13. The UK NCP accepts that in relying upon these sources, there is a distinct lack of exact detail in UKLFI’s account of how PwC executed its obligations under the engagement. However, the initial assessment process is to determine whether the issues raised merit further examination. It is not an assessment of the likely outcome of any further examination. It is on this basis that the UK NCP has considered the complaint.
14. The Guidelines state that in the course of their business, multinational enterprises should have a duty to be aware of, and consider, situations where matters of general policy, disclosure and human rights have potentially been breached.
15. The UK NCP concludes that the issues UKLFI raise in their complaint are material.
Relevance of applicable law and procedures, including court rulings
16. The complaint includes references to the standards of international law found within the International Bill of Human Rights, the Universal Declaration of Human Rights, the International Covenant on Civil and Political Rights, the International Covenant on Economic, Social and Cultural Rights and, the International Labour Organisation Declaration on Fundamental Principles and Rights at Work.
How similar issues have been, or are being, treated in other domestic or international proceedings
17. The complaint includes reference to a legal case which was heard in the US courts in 2015, Sokolow v Palestine Liberation Organization and Palestinian Authority.
Whether the consideration of the specific issue would contribute to the purpose and effectiveness of the guidelines
18. In their written responses to the UK NCP, PwC emphasise their engagement with the PA concluded in 2015, and that there is no evidence to support the allegation it participated in the distribution of funds to individuals implicated as terrorists, knowingly or otherwise. Additionally, PwC also stated that the narrow scope of its work did not require it to consider this issue, with the implication being that PwC should not be held accountable to a standard that it was not aware of. However, the Guidelines exist to promote an overall standard of good practice.
19. The conclusions reached by the UK NCP in this initial assessment are based on the information it has been passed by both parties. They relate to whether the issues raised are material to the Guidelines and if they can be substantiated. It is not an assessment of the likely outcome of further examination.

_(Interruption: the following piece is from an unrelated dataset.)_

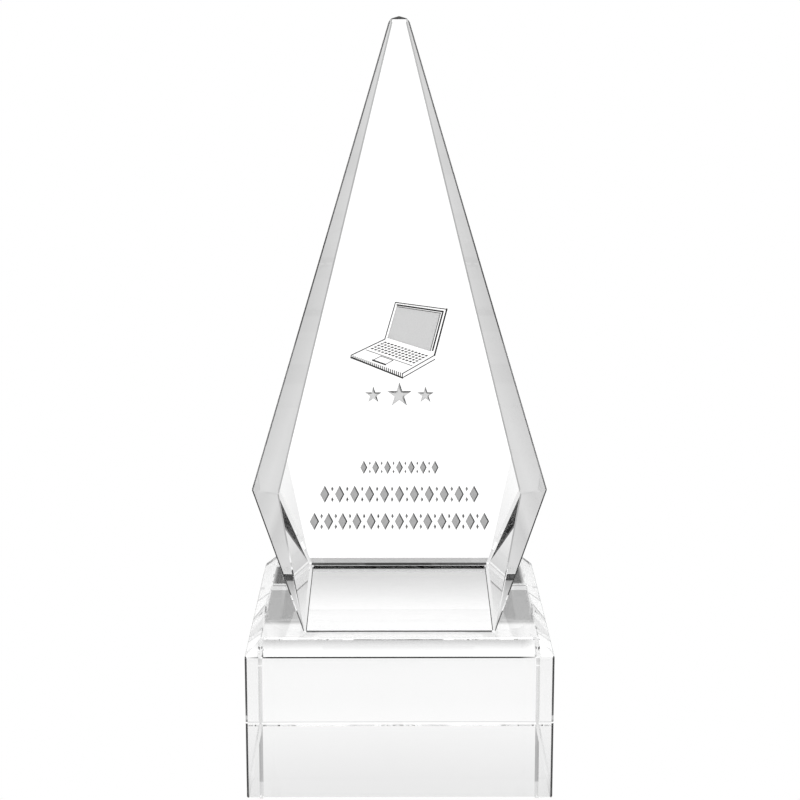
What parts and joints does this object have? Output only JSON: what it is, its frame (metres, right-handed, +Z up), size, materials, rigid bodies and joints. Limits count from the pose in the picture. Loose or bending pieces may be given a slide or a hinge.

20. The UK NCP will formally ask both parties whether they are willing to engage in a mediation/conciliation process, with the aim of agreeing how the issues identified can be successfully addressed. Subject to their response, the UK NCP will liaise with the parties to arrange mediation/conciliation meetings. If these meetings lead to a resolution, the UK NCP will reflect this in a Final Statement without making a determination on whether PwC acted inconsistently with the Guidelines.
21. If a mediated solution is not possible, the UK NCP will conduct a separate examination into the issues. The findings will be presented in a Final Statement.